(Entries taken from a collection)
****************

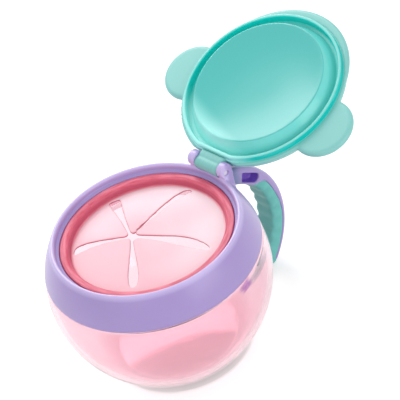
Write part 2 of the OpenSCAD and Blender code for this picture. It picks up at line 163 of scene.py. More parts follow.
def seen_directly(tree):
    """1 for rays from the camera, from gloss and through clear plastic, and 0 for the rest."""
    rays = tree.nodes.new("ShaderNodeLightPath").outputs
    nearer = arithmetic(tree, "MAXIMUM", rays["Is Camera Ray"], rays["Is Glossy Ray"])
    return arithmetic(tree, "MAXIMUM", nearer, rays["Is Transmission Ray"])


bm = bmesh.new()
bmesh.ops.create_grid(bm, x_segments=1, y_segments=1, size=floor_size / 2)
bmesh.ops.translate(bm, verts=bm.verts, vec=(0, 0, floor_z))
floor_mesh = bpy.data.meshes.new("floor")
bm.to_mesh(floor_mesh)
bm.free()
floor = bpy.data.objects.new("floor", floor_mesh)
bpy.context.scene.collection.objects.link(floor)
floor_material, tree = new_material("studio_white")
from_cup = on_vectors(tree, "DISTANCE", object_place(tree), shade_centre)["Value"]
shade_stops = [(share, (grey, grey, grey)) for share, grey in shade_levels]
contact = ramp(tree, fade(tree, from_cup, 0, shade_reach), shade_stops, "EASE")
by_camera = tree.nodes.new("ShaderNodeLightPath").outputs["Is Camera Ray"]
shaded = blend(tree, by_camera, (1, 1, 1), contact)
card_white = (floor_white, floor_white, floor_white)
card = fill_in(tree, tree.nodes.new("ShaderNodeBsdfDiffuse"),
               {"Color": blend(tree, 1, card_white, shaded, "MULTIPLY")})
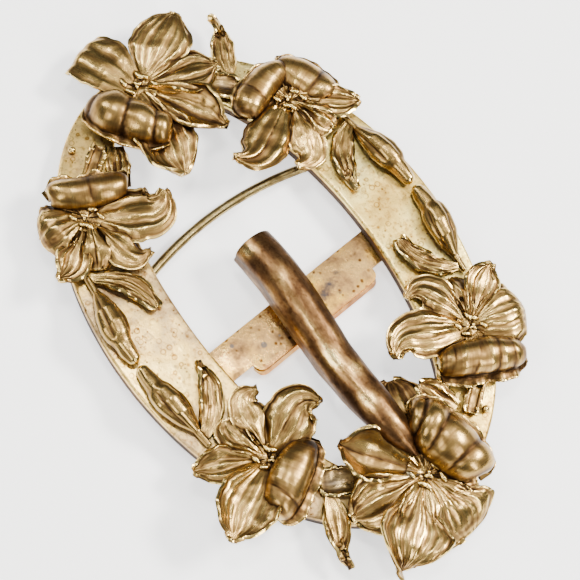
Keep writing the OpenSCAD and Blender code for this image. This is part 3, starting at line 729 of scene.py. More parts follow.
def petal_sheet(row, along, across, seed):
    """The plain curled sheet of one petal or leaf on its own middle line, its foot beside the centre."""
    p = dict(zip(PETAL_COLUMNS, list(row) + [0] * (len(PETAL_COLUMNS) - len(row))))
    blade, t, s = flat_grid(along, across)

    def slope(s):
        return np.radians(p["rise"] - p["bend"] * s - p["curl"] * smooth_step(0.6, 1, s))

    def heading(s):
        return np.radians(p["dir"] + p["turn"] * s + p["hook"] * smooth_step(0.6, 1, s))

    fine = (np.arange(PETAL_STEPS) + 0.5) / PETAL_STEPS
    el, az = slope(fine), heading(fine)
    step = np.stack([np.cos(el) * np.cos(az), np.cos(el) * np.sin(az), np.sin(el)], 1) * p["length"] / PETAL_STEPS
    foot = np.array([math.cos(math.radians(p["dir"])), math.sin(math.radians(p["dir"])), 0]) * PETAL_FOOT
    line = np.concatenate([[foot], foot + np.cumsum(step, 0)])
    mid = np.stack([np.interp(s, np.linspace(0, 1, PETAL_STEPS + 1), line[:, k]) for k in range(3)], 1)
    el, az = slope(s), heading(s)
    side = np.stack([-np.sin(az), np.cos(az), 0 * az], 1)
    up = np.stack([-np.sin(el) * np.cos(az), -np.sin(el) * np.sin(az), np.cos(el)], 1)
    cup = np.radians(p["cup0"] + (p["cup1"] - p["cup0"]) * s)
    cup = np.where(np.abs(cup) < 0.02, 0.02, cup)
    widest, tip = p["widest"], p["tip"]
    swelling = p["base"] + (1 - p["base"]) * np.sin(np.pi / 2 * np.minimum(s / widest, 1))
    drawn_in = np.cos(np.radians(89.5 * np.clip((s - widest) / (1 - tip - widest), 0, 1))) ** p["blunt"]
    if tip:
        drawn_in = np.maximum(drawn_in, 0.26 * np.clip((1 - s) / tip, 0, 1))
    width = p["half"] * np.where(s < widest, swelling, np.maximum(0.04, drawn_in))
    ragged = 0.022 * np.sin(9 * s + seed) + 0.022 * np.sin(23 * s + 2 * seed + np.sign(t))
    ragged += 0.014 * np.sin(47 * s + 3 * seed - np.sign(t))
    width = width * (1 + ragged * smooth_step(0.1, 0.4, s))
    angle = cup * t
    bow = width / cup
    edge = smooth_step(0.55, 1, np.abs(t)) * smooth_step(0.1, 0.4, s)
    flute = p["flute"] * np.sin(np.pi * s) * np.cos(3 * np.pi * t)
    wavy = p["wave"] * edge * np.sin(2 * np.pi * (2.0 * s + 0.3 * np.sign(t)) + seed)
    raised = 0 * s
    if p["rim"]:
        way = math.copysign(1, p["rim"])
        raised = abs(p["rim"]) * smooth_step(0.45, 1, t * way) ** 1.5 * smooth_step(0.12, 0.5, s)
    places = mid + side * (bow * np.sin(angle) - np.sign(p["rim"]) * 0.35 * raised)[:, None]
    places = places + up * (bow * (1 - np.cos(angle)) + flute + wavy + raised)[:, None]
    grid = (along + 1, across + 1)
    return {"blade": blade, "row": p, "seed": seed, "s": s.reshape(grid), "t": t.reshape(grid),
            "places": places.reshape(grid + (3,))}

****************

Extract all of the data shown above without alteration.

RESPONSE TO THIS TASK:
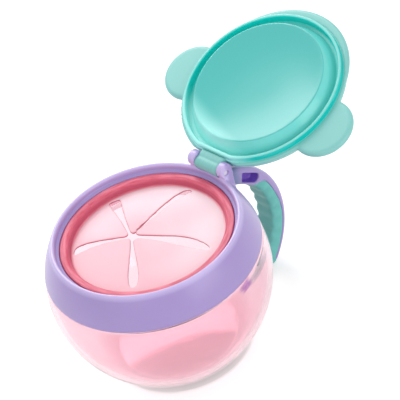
Write part 2 of the OpenSCAD and Blender code for this picture. It picks up at line 163 of scene.py. More parts follow.
def seen_directly(tree):
    """1 for rays from the camera, from gloss and through clear plastic, and 0 for the rest."""
    rays = tree.nodes.new("ShaderNodeLightPath").outputs
    nearer = arithmetic(tree, "MAXIMUM", rays["Is Camera Ray"], rays["Is Glossy Ray"])
    return arithmetic(tree, "MAXIMUM", nearer, rays["Is Transmission Ray"])


bm = bmesh.new()
bmesh.ops.create_grid(bm, x_segments=1, y_segments=1, size=floor_size / 2)
bmesh.ops.translate(bm, verts=bm.verts, vec=(0, 0, floor_z))
floor_mesh = bpy.data.meshes.new("floor")
bm.to_mesh(floor_mesh)
bm.free()
floor = bpy.data.objects.new("floor", floor_mesh)
bpy.context.scene.collection.objects.link(floor)
floor_material, tree = new_material("studio_white")
from_cup = on_vectors(tree, "DISTANCE", object_place(tree), shade_centre)["Value"]
shade_stops = [(share, (grey, grey, grey)) for share, grey in shade_levels]
contact = ramp(tree, fade(tree, from_cup, 0, shade_reach), shade_stops, "EASE")
by_camera = tree.nodes.new("ShaderNodeLightPath").outputs["Is Camera Ray"]
shaded = blend(tree, by_camera, (1, 1, 1), contact)
card_white = (floor_white, floor_white, floor_white)
card = fill_in(tree, tree.nodes.new("ShaderNodeBsdfDiffuse"),
               {"Color": blend(tree, 1, card_white, shaded, "MULTIPLY")})
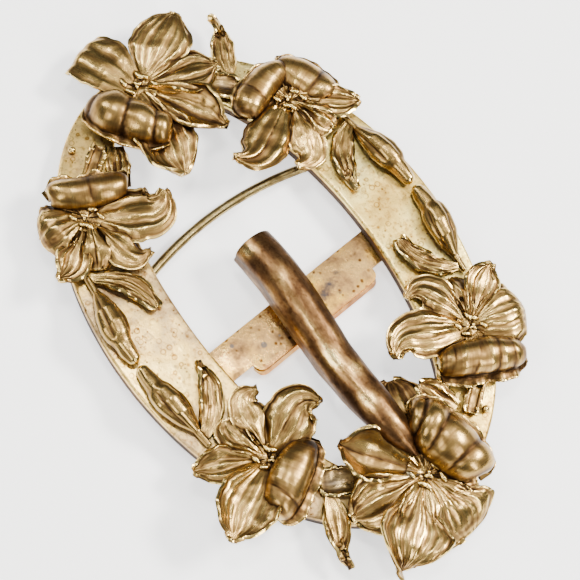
Keep writing the OpenSCAD and Blender code for this image. This is part 3, starting at line 729 of scene.py. More parts follow.
def petal_sheet(row, along, across, seed):
    """The plain curled sheet of one petal or leaf on its own middle line, its foot beside the centre."""
    p = dict(zip(PETAL_COLUMNS, list(row) + [0] * (len(PETAL_COLUMNS) - len(row))))
    blade, t, s = flat_grid(along, across)

    def slope(s):
        return np.radians(p["rise"] - p["bend"] * s - p["curl"] * smooth_step(0.6, 1, s))

    def heading(s):
        return np.radians(p["dir"] + p["turn"] * s + p["hook"] * smooth_step(0.6, 1, s))

    fine = (np.arange(PETAL_STEPS) + 0.5) / PETAL_STEPS
    el, az = slope(fine), heading(fine)
    step = np.stack([np.cos(el) * np.cos(az), np.cos(el) * np.sin(az), np.sin(el)], 1) * p["length"] / PETAL_STEPS
    foot = np.array([math.cos(math.radians(p["dir"])), math.sin(math.radians(p["dir"])), 0]) * PETAL_FOOT
    line = np.concatenate([[foot], foot + np.cumsum(step, 0)])
    mid = np.stack([np.interp(s, np.linspace(0, 1, PETAL_STEPS + 1), line[:, k]) for k in range(3)], 1)
    el, az = slope(s), heading(s)
    side = np.stack([-np.sin(az), np.cos(az), 0 * az], 1)
    up = np.stack([-np.sin(el) * np.cos(az), -np.sin(el) * np.sin(az), np.cos(el)], 1)
    cup = np.radians(p["cup0"] + (p["cup1"] - p["cup0"]) * s)
    cup = np.where(np.abs(cup) < 0.02, 0.02, cup)
    widest, tip = p["widest"], p["tip"]
    swelling = p["base"] + (1 - p["base"]) * np.sin(np.pi / 2 * np.minimum(s / widest, 1))
    drawn_in = np.cos(np.radians(89.5 * np.clip((s - widest) / (1 - tip - widest), 0, 1))) ** p["blunt"]
    if tip:
        drawn_in = np.maximum(drawn_in, 0.26 * np.clip((1 - s) / tip, 0, 1))
    width = p["half"] * np.where(s < widest, swelling, np.maximum(0.04, drawn_in))
    ragged = 0.022 * np.sin(9 * s + seed) + 0.022 * np.sin(23 * s + 2 * seed + np.sign(t))
    ragged += 0.014 * np.sin(47 * s + 3 * seed - np.sign(t))
    width = width * (1 + ragged * smooth_step(0.1, 0.4, s))
    angle = cup * t
    bow = width / cup
    edge = smooth_step(0.55, 1, np.abs(t)) * smooth_step(0.1, 0.4, s)
    flute = p["flute"] * np.sin(np.pi * s) * np.cos(3 * np.pi * t)
    wavy = p["wave"] * edge * np.sin(2 * np.pi * (2.0 * s + 0.3 * np.sign(t)) + seed)
    raised = 0 * s
    if p["rim"]:
        way = math.copysign(1, p["rim"])
        raised = abs(p["rim"]) * smooth_step(0.45, 1, t * way) ** 1.5 * smooth_step(0.12, 0.5, s)
    places = mid + side * (bow * np.sin(angle) - np.sign(p["rim"]) * 0.35 * raised)[:, None]
    places = places + up * (bow * (1 - np.cos(angle)) + flute + wavy + raised)[:, None]
    grid = (along + 1, across + 1)
    return {"blade": blade, "row": p, "seed": seed, "s": s.reshape(grid), "t": t.reshape(grid),
            "places": places.reshape(grid + (3,))}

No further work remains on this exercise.